For its part, Vadata has committed to investing hundreds of millions of dollars over the next several years in acquiring and developing three properties in Ohio as campuses for cloud computing data centers. The commission reported that in order to attract and maintain Vadata’s investments in Ohio and further advance the company’s expansion strategies, state and local governments had provided it with a variety of inducements and incentives, including, but not limited to, the following:

  1. variable local withholding tax rebates;
  2. a sales tax exemption on goods and materials used in the data centers pursuant to a statutory program available to qualified applicants;
  3. tax credits available by statute through the Ohio Job Creation Program; and
  4. local real property tax abatements through the Ohio Community Reinvestment Area Program.

According to the commission, AWS also has made a long-term commitment to achieve 100% renewable energy usage for its global infrastructure footprint, something which already has had a positive economic effect in Ohio.
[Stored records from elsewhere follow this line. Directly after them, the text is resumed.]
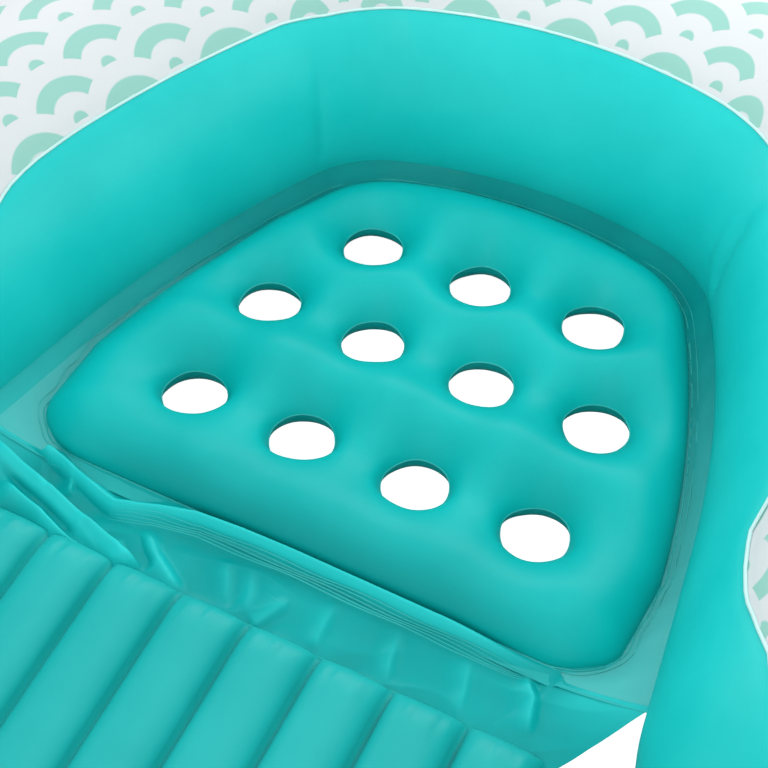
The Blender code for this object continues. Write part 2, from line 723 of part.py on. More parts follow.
def facet(first, second, column):
    """Middle and outward normal of one flat facet of the outer panel, between two stations."""
    angles = [outer_angles(first), outer_angles(second)]
    low = [tube_point(place, OUTER_RADIUS, angle[column]) for place, angle in zip((first, second), angles)]
    high = [tube_point(place, OUTER_RADIUS, angle[column + 1]) for place, angle in zip((first, second), angles)]
    middle = (low[0] + low[1] + high[0] + high[1]) / 4
    along = low[1] - low[0] + high[1] - high[0]
    up = high[0] - low[0] + high[1] - low[1]
    return middle, along.cross(up).normalized()


def make_valves(outer_panel, leg_under, finishes, group, cutters):
    centre = NOSE_END // 2
    for side, name in ((-1, "left_tube_valve"), (1, "right_tube_valve")):
        pair = sorted((centre + side * TUBE_VALVE_STEPS, centre + side * (TUBE_VALVE_STEPS + 1)))
        middle, normal = facet(PATH[pair[0]], PATH[pair[1]], TUBE_VALVE_COLUMN)
        cut(outer_panel, stem_cutter(name, middle, normal, cutters))
        make_valve(name, middle, normal, finishes, group, cutters)
    down = Vector((0, 0, -1))
    patch = lifted(SEAT_VALVE, SEAT_HEIGHT - SHEET_OFFSET - CROWN_UNDER * VALVE_SWELL - FILM / 2)
    make_valve("seat_valve", patch, down, finishes, group, cutters)
    x = -LEG_HALF_WIDTH + (LEG_VALVE_RIB + ACROSS_PLACE_SHARES[2]) * RIB_WIDTH
    ahead = LEG_FROM_HINGE + LEG_LENGTH * sum(ALONG_PLACE_SHARES[row] for row in LEG_VALVE_ROWS) / 2
    below = -(SHEET_OFFSET + RIB_HALF_HEIGHT + FILM / 2)
    spot = leg_point(x, ahead, below)
    normal = leg_point(x, ahead, below - 1) - spot
    cut(leg_under, stem_cutter("leg_rest_valve", spot, normal, cutters))
    make_valve("leg_rest_valve", spot, normal, finishes, group, cutters)


def main():
    clear_scene()
    group = new_collection("inflatable_armchair")
    cutters = new_collection("cutters")
    teal = material("teal_film", TEAL, 0.32)
    deep = material("translucent_teal_film", DEEP_TEAL, 0.25, 0.8)
    printed = material("printed_film", WHITE, 0.35)
    finishes = {"clear": material("clear_vinyl", CLEAR, 0.3, 0.8), "flap": material("flap_vinyl", DEEP_TEAL, 0.4)}
    tube_panel("arm_back_inner_panel", TUBE_RADIUS, inner_angles, group, teal)
    outer_panel = tube_panel("arm_back_outer_panel", OUTER_RADIUS, outer_angles, group, printed)
    tube_panel("arm_back_base_panel", BASE_RADIUS, base_angles, group, teal.copy())
    make_bulkhead(group, deep.copy())
    make_seat_top(group, teal.copy())
    make_seat_base(group, deep)
    make_hinge_film(group, deep.copy())
    leg_film("leg_rest_top_film", 1, group, teal.copy())
    leg_under = leg_film("leg_rest_bottom_film", -1, group, teal.copy())
    make_valves(outer_panel, leg_under, finishes, group, cutters)


main()
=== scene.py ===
"""Looks of the inflatable pool armchair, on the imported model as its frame. Metres, +Z up.

Lengths along y in the seat are first measured from the front row of holes, as in the part's source, and
then moved by Y_SHIFT.
"""
import json
from contextlib import contextmanager
from math import asin, atan, ceil, cos, hypot, pi, radians, sin, tau
import bmesh
import bpy
import numpy as np
from mathutils import Matrix, Vector
from mathutils.geometry import delaunay_2d_cdt


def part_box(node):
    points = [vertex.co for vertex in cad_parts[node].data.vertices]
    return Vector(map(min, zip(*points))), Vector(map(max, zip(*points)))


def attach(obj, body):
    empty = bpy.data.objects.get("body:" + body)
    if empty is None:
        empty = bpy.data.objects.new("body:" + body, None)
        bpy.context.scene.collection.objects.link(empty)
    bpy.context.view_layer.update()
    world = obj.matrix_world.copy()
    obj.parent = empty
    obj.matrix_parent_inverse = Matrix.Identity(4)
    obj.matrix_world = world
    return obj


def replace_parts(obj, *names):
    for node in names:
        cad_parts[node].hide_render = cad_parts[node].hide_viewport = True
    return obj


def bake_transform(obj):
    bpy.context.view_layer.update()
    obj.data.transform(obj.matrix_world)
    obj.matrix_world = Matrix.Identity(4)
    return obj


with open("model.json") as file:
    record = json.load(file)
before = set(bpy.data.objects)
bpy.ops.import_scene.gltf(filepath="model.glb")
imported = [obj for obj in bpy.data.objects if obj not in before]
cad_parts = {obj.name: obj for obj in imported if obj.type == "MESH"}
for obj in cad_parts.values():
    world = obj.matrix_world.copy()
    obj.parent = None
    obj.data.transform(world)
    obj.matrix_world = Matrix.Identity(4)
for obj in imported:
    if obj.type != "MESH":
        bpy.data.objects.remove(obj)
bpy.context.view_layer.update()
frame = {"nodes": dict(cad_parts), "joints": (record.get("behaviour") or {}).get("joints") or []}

MM = 0.001

# Sizes shared with the part's source
FILM = 0.0004
WELD_GAP = 0.0003
FILM_STEP = FILM + WELD_GAP
TUBE_RADIUS = 0.150
LAP = 0.015 / TUBE_RADIUS
BACK_REACH = 0.486
BOWS = ((0.561, 17.8, 14), (0.252, 47.1, 30), (1.050, 17.3, 18))
ARM_STRAIGHT = 0.145
STRAIGHT_STEPS = 14
NOSE_LENGTH = 0.150
NOSE_STEPS = 30
SEAT_LINE = radians(101)
SEAT_LINE_RADIUS = TUBE_RADIUS + WELD_GAP + FILM / 2
LOWER_SEAM = radians(118)
BASE_RADIUS = TUBE_RADIUS - 2 * FILM_STEP
TUBE_HEIGHT = BASE_RADIUS * cos((tau - 2 * LOWER_SEAM - LAP) / 10)
SEAT_HEIGHT = TUBE_HEIGHT - 0.050
HOLE_RADIUS = 0.0265
DIMPLE_REACH = 0.066
STRIP_WIDTH = 0.017
STRIP_FRONT_WIDTH = 0.030
PAD_FRONT = 0.097
CHAMFER_LENGTH = 0.022
CHAMFER_WIDTH = 0.033
CROWN_REACH = 0.085
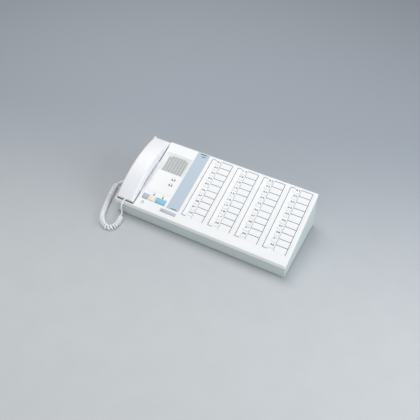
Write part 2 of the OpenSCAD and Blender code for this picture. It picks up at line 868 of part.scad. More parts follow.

Indeed, the commission said, consistent with the company’s announced goal of achieving 50% renewable energy consumption by the end of 2017, Vadata and Ohio Power had pointed to another Amazon affiliate that has contracted to construct and operate Amazon Wind Farm U.S. Central, a 100-megawatt wind farm in Paulding County, Ohio.

The commission related that the new wind facility alone will pump around $900,000 into the local economy each year going forward through tax revenues. In addition, local property owners will benefit from ongoing lease payments. Shortterm benefits in the form of construction jobs for more than 800 people will materialize as well, the commission said.

In looking at the special discounted rate schedules for Vadata, the commission voiced confidence that the proposed agreement strikes an appropriate balance between (a) ensuring that Vadata pays a reasonable share of its electricity charges on the one hand and (b) providing a cost incentive that encourages development of additional Ohio data centers on the other hand. The commission averred that the arrangement will help assure that the Ohio region remains competitive with other areas hosting Vadata/ AWS cloud computing centers.

Nevertheless, aware that certain consumer advocacy groups still harbored reservations about the discount plan, and in an effort to ensure that all requirements for the economic development arrangement continue to be met throughout the 10-year term of the Vadata agreement, the commission directed Vadata to file a comprehensive status report following the first five years of the arrangement. Elaborating on that 10-year timeline, the commission noted that Vadata, at its discretion, can opt to receive energy and capacity from a competitive retail electric service provider at any time during that period, but must pay all costs of receiving wire services to the campuses.

Moreover, the commission commented that, depending on its usage, Vadata may be eligible for an increasing discount. At the same time, though, the commission emphasized that while the discount will be applied to its monthly consumption, the company is still obligated to pay something for the transmission and distribution services it receives — it cannot pay zero.

Besides the discounts, the utility’s agreement with Vadata also covers certain exemptions. For example, the commission stated that the customer will be exempt from charges under the utility’s Retail Stability Rider for deferred capacity costs that remained before the customer’s first Ohio data center became operational in October 2016. Another rider, pertaining to energy supply, would be capped at a mutually agreeable amount in accordance with the company’s expected load and independent support for sustainable and renewable energy generation.

Importantly, however, the commission drew attention to the fact that Vadata must continue to pay all transmission and distribution riders that are not billed on a per kilowatthour (kWh) basis, including that portion of the Basic Transmission Cost Rider that is assessed on a per kW basis. Re Vadata, Inc. and Ohio Power Co., Case No. 17-1827-ELAEC, Jan. 10, 2018 (Ohio P.U.C.).